Fine Art

JK Russ’ ‘Desert Flower Power Landscape’ pleases the eye and skirts controversy

Image
JK Russ at her latest exhibit.
Photo: Steve Marcus
Dawn-Michelle Baude

Three and a half stars

JK Russ, Desert Flower Power Landscape Through September 14, Monday-Friday, 8 a.m.-5 p.m., free. Clark County Government Center Rotunda Gallery, 702-455-0000.

JK Russ heads in a new direction with Desert Flower Power Landscape at the Rotunda Gallery. The artist—applauded for her uncanny collages of voluptuous females, desert scenery and Las Vegas landmarks—exhibits a softer side. Instead of provocative works-on-paper, Russ has created a friendly, interactive installation geared to the general public that literally clothes her interest in the human body.

Russ began by choosing materials that resolve the significant site-specific constraints of the Rotunda: the circular space, constant pedestrian traffic, unpredictable air currents, bright windows and its trio of giant, insectazoid lamps. In the middle of the gallery, she placed a dozen beanbag chairs in a circle with a larger, twin-chair at the center. Each chair is topped with a bright fleece blanket, so that together they resemble a collection of colorful boulders. Each blanket, in turn, is printed with a collage featuring the complex, conceptual layering for which Russ is known.

Half the collages have an amber and coral background, the other half azure and turquoise.
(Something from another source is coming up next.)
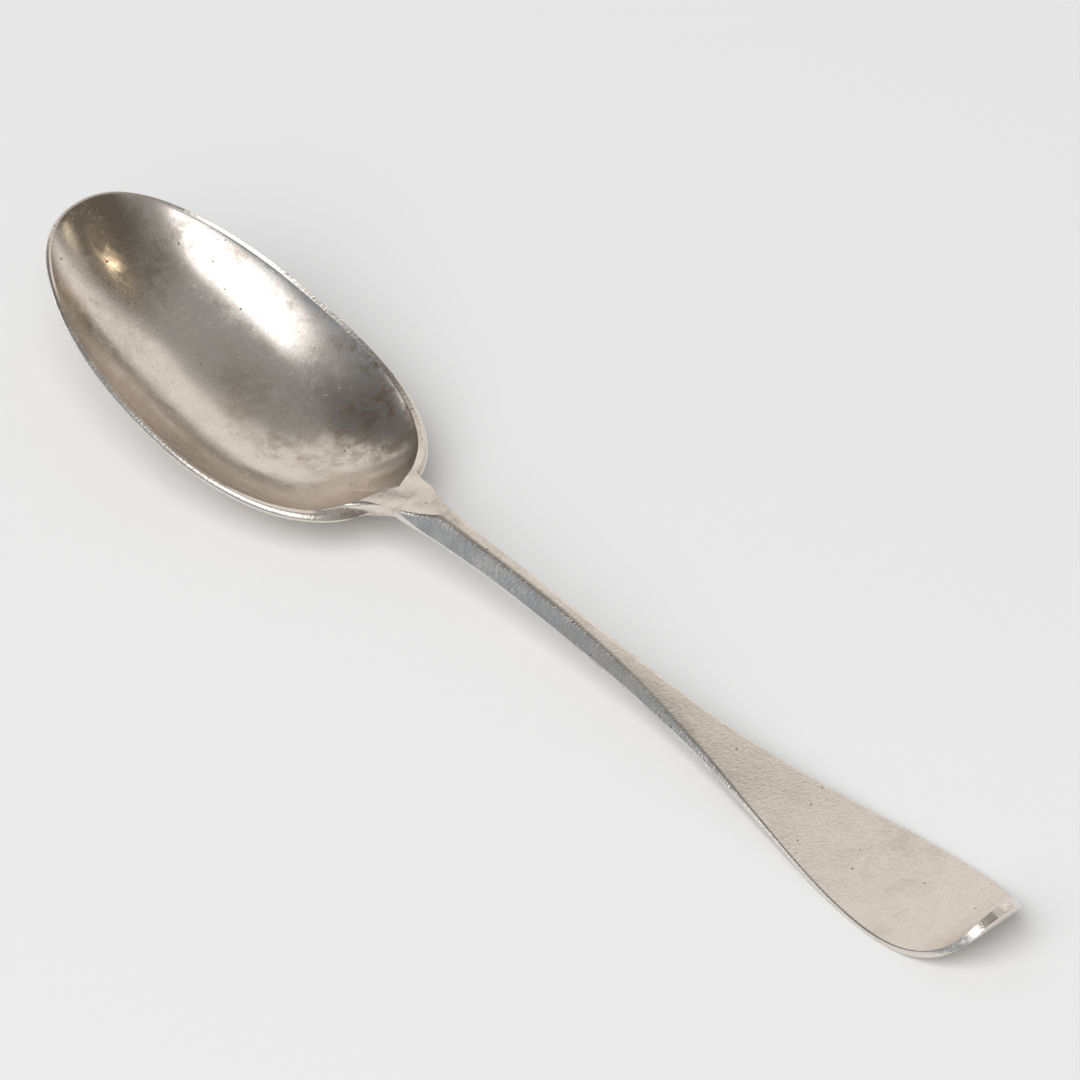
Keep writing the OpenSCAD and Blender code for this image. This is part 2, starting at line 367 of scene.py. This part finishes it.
def inner_point(k):
    across = loop_across(k)
    if loop_side(k) < SIDE_STEPS:
        turn = turn_beside(outer_point(k)[0])
    else:
        turn = 180 - abs(across) * (180 - INNER_TURN)
    band = band_width(turn)
    length = BOWL_LENGTH - 2 * band
    u = egg_place(turn, length)
    return u, math.copysign(egg_half(u, length, BOWL_WIDTH - 2 * band), across) if across else 0


def edge_top(k):
    u = outer_point(k)[0]
    share = neck_share(u, TOP_RISE_LENGTH)
    return mix(rim_height(u), stem_under(JOINT) + crown(JOINT, loop_across(k)), share)


def edge_bottom(k):
    u = outer_point(k)[0]
    share = neck_share(u, BOTTOM_RISE_LENGTH)
    return mix(rim_height(u) - RIM_EDGE, stem_under(JOINT) + corner(JOINT, loop_across(k)), share)


def fold_height(p):
    return 0 if p[0] < BOWL_MIDDLE else FOLD_RISE * ease(1 - abs(p[1]) / FOLD_REACH, FOLD_POWER)


def point_length(p):
    if p[0] < BOWL_MIDDLE:
        return 0
    longest = JOINT - CREST_SETBACK - BOWL_LENGTH + NECK_BAND
    return longest * clamp01(1 - abs(p[1]) / POINT_REACH) ** POINT_POWER


def dish_point(rim, r):
    fold_share = r ** FOLD_SHARPNESS
    u = mix(BOWL_MIDDLE, rim[0], r) + point_length(rim) * fold_share
    z = rim_height(u) + fold_height(rim) * fold_share - BOWL_DEPTH * dish_share(r)
    return u, rim[1] * r, z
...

In both cases, the background was assembled from torn photographs—either of Red Rock Canyon or the evening sky. At the center of each textured color field, a figure—a volunteer who answered Russ’s call for a photo shoot last year—reclines. The lovely woman dressed in a white shirt and navy blue pencil skirt has a prickly-pear blossom for a head, while another person, in black tank top and shorts, sports the visage of a buckhorn cholla flower. Saguaros seemingly poke from the figures like tumescent tentacles or prickly tails. Hybrids are a hallmark of Russ’s work, and point to larger issues of desert ecologies, evolution and transformation.

Like sirens, the chairs call to passers-by. The welcoming swells and depressions in the beanbags alternately accentuate and obscure the colorful, reclining figures printed on the blankets. The ergonomic attraction of the beanbags is so irresistible that busy government employees sit, sink, relax and think, adding a living layer to the collage. The reclining figures have come to life as real people.

In the wake of controversy over the removal of Cory McMahon’s Space Available from the Rotunda, Russ’ Desert Flower Power Landscape avoids offending critics who hold conservative views of what, exactly, constitutes “art.” In this Russ has succeeded admirably, but in doing so, she has filed her edge. Wrapping a beanbag in a blanket depicting a sexy female hybrid—a beanbag that no one sits on—as she did recently at the Barrick Museum, comments on gender in a way that clothed figures do not, while the dimpled views of her collages—the effect of people sitting on the chairs—compromise their strength. That said, Desert Flower Power Landscape is a happy, interactive show that incorporates people into the artwork and makes them smile.